Swedenborg describes these helpful states as “lasting memories,” meaning conditions deeply impressed on our nature. They are emotions which form a holy remnant deep inside us and are called on and strengthened as our lives develop.

These “lasting memories” are described as “not just the good and true things learned from childhood out of the Lord’s Word and impressed on the memory, but also all the states of being which come from this, such as innocent times from infancy; times of love toward parents, brothers and sisters, teachers and friends; times of kindness to other people, and also of pity for poor and needy people; in a word, every experience of goodness and truth.”

Swedenborg also says and his statement can be proved by observation that “these lasting memories are saved up in the person by the Lord and stored in his inner self while he has no consciousness of it. They are carefully separated from the things which belong to the person’s ego, that is, from evils and falsities.”

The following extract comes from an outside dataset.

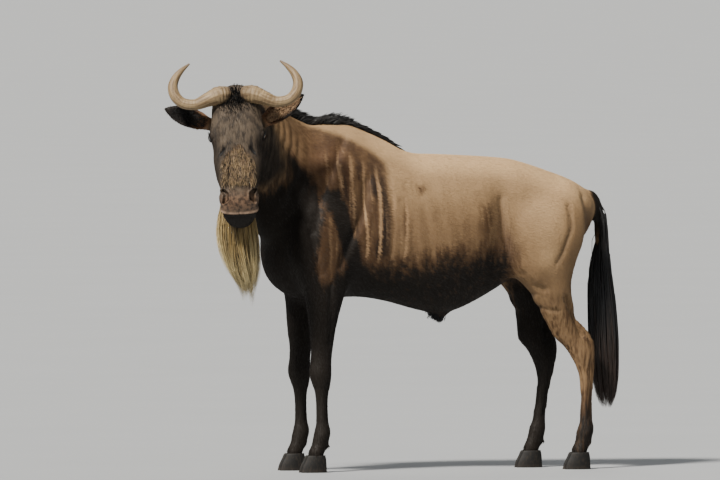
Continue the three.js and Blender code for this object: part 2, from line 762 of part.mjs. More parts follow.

In another place Swedenborg says, “It is impossible for any person to live, and especially to live as a human being, if he does not have something alive inside of him, that is, unless he has at least some innocence, kindness, and mercy, or something from them which is like them. The person receives this share of innocence, kindness, and mercy from the Lord during infancy and childhood. What the person receives then is saved up inside him. It is these saved-up impressions which make a person capable of becoming a truly human being when he reaches adulthood.” We are also told that while we are being reborn, we receive new “lasting memories” in addition to the ones kept from early life. These “lasting memories” which “are carefully separated from the things that belong to the person’s ego” form what is known in modern psychological terminology as a “complex.” They are arranged into a unified whole which, under the Divine eye, is valuable in our rebirth process. They are a very powerful factor in our rebirth one which is not usually recognized by psychologists.